Fred Pearce compares a quarter-pound hamburger with a pound of bread. The hamburger needs 11.500 liters of water in its production, whereas a pound of wheat can be produced with 500 liters water.
Capitalism still thrives on the belief that the sky is the limit. In the last 50 years, in the Great Plains, a volume of groundwater was pumped up that would need 2.000 years of rainwater to replenish.
Pearce focuses also on cotton. Cotton grows best in hot weather, but needs a lot of water to grow. He describes the situation in Egypt, Pakistan and what finally happened to the Aral Sea.

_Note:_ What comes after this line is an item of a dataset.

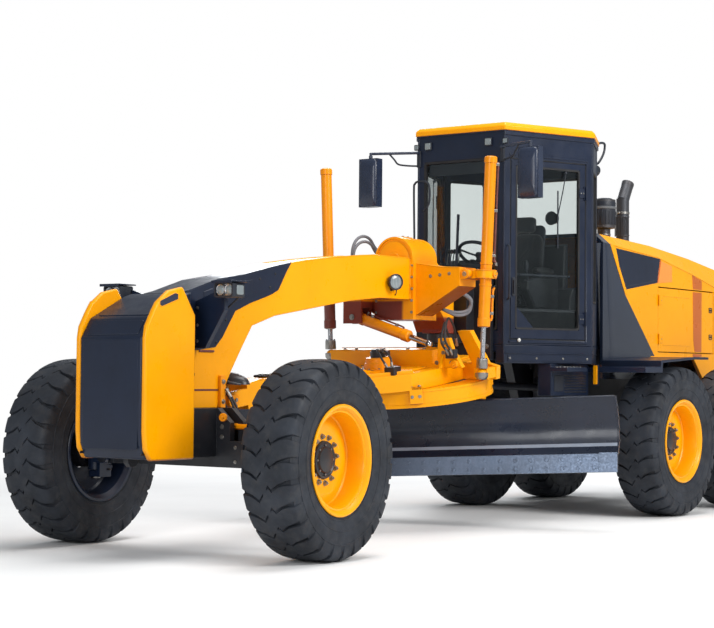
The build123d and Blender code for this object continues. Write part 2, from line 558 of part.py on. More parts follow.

The capitalist depletion of our precious water sources for irrigation is actually enhanced by global warming. The glaciers of the Himalaya feed seven of the greatest rivers of Asia : Ganges, Indus, Brahmaputra, Salween, Irrawaddy, Mekong and Yangtze. Two billion people depend on those for drinking and irrigating their crops. And the glaciers are melting... The Yellow River has seen its flow diminished with 24 % in comparison to its average flow in the last decade of the 20th century. The Colorado river rises in the Rocky Mountains and cities like Denver, Phoenix, Las Vegas and Los Angeles depend on it, although there is less and less water in the river. In 2002 the flow was only 15 % of what it was a century ago. What was formerly known as a "big river", the Rio Grande, reaches the Mexican border now without a single drop of water.
Fred Pearce also goes on to propose some solutions, like catching rain water. This is certainly helpful, but I think that a change in diet - to less or no meat - is more important.
I would recommend everyone read this book.